A few years after his initial diagnosis, kid #2’s RAST numbers for peanut were getting pretty low. The good news? She “might” be in the lucky 20% category that outgrows the allergy. I should have been jumping up and down that day. Instead, a couple hours later I found myself breaking down because the other half of the news was this: To maximize her odds of outgrowing, we were supposed to keep her at zero exposure — not a single trace — for “a few years.”
The pressure to live up to this high standard in order to spare her a lifelong debilitating condition left me feeling absolutely overwhelmed. Absolutely zero exposure to peanuts? Way harder than fish. What does zero exposure even mean? I already felt like I was being stalked by the Ubiquitous Peanut. Should we move to Antarctica? My husband and I had made our peace with some reactions being almost inevitable and, for our own sanity, to focus on risk *management* (not risk elimination) and to be prepared. But then we get the marching orders for “zero exposure.” Ugh.

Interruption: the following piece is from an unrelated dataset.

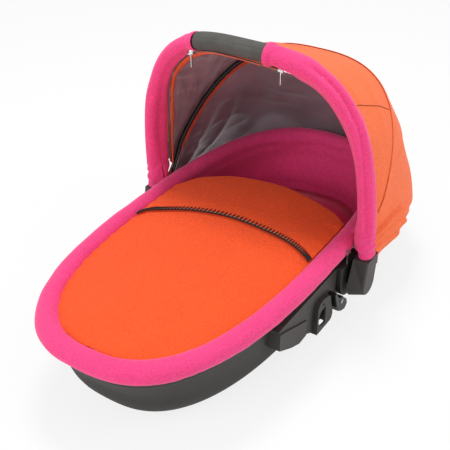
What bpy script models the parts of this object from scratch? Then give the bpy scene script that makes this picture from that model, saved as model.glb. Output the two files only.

But if there was a way for me to help my daughter outgrow her allergy, by God I was going to do it. And — not to brag or anything — I was quite the Type A achiever in this department. I tried to minimize collateral damage to our social lives and lifestyle, but that was tough. Years later family members and our school community still view me as a pathological obsessive-compulsive with a possible case of Munschausen-by-proxy syndrome.
And all this strict avoidance didn’t have the desired medical outcome. She’s 9 now and a solid Ara h2 positive. Oh well.
I don’t blame the allergists I saw back then for putting my family through this. There were credible studies/articles in credible, peer-reviewed journals in the 90s/early 00s that referred to “strict avoidance” possibly being a route to outgrowing allergies back in the late 90s/early 00s. My understanding is that current research does not support this theory.
Thank you, Dr. Ehrlich, for helping call this out for what it is — one more allergy myth that’s not supported by research.
Great story!!!!
My PA daughters first allergist after having her ANA to peanuts reaction said the same thing. The body is like a camera and after many years the photo will fade and it will forget the allergen. Well, over 10 years went by and we were extremely vigilant and she had no reactions. Peanut challenge was done in our current allergists office and although she reached hour 3 in the challenge, she is still ANA to peanuts!
This is a very timely post, as I just received my daughter’s latest peanut sIgE results and they dropped in half. I was also wondering if this had anything to do with my diligence in keeping her away from any exposure to peanut, basically baby-wiping her entire world, when possible. Perhaps, then, it is just pure coincidence, a maturation of the immune system, a natural desensitization, or a combination of all factors.